For the women, Captain Manisha Chauhan’s resilience through adversity was particularly noteworthy. Leading a team that endured four defeats yet remained cohesive demonstrated elite mental strength and leadership maturity qualities that will likely fast-track her continued involvement in senior selection pools.
Meanwhile, Deepika Soreng, a six-cap forward who has already represented India in the FIH Pro League, gained valuable experience against the kind of disciplined Chinese defense she will face at major tournaments. While the lack of goals underlined her current technical limitations in tight spaces, it also clarified the precise developmental areas first-touch control, acceleration in the circle, and penalty corner generation that must be refined before her full senior integration.
Strategic Takeaways and Recommendations
The China tour highlighted both strengths and structural inefficiencies within India’s developmental pipeline.
- Opponent Vetting Needs Overhaul: The men’s team’s dominance over a weak opponent suggests the need for stricter opponent selection standards. Future “A” tours should guarantee a minimum competitive exposure index (CEI) ideally involving top-tier domestic or national reserve sides of FIH Top 15 countries.

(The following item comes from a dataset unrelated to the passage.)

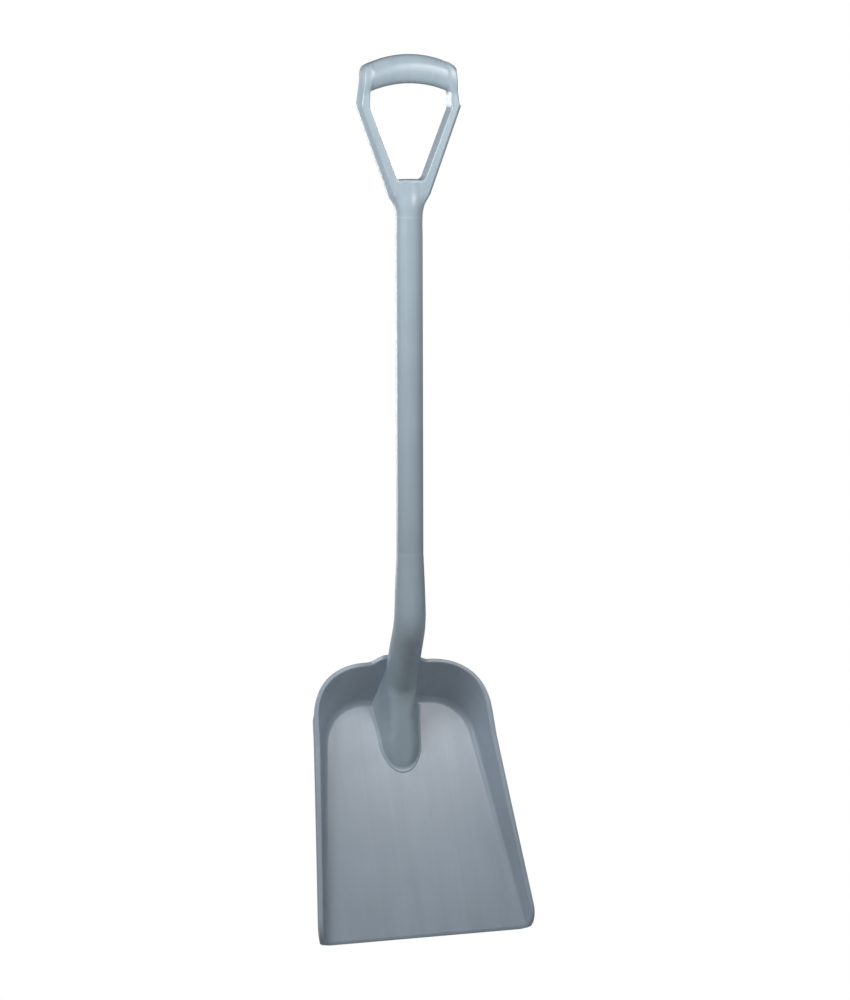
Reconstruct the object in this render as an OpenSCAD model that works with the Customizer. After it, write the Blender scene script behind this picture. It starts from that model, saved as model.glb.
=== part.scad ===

- Women’s Tactical Lessons Must Be Prioritized: The Liaoning series provided invaluable analytical data. The women’s pipeline must focus on transition play under pressure, set-piece conversion, and defensive stability against sustained presses all areas where the Chinese side exposed gaps.
- Leadership Testing Was a Success: Both Sanjay and Manisha passed vital psychological tests the former by maintaining focus in dominance, the latter by inspiring belief in adversity. These leadership validations are among the tour’s most meaningful outcomes.
- Budget Allocation Should Reflect Developmental ROI: High-quality opposition yields greater long-term value than lopsided wins. Hockey India should allocate future tour resources where competitive realism is guaranteed.
The India A men’s and women’s tours of China were, in essence, parallel laboratories one confirming structure, the other revealing strain. The men’s squad left China with confidence; the women’s team, with clarity. Both outcomes, in their own ways, serve the broader mission of Indian hockey’s sustained global resurgence. If Hockey India can align opponent quality with developmental objectives, the “A” team program will continue to be the backbone of the nation’s hockey excellence.
Because in elite sport, not every victory comes on the scoreboard some are earned quietly, in the data, in the lessons, and in the will to improve.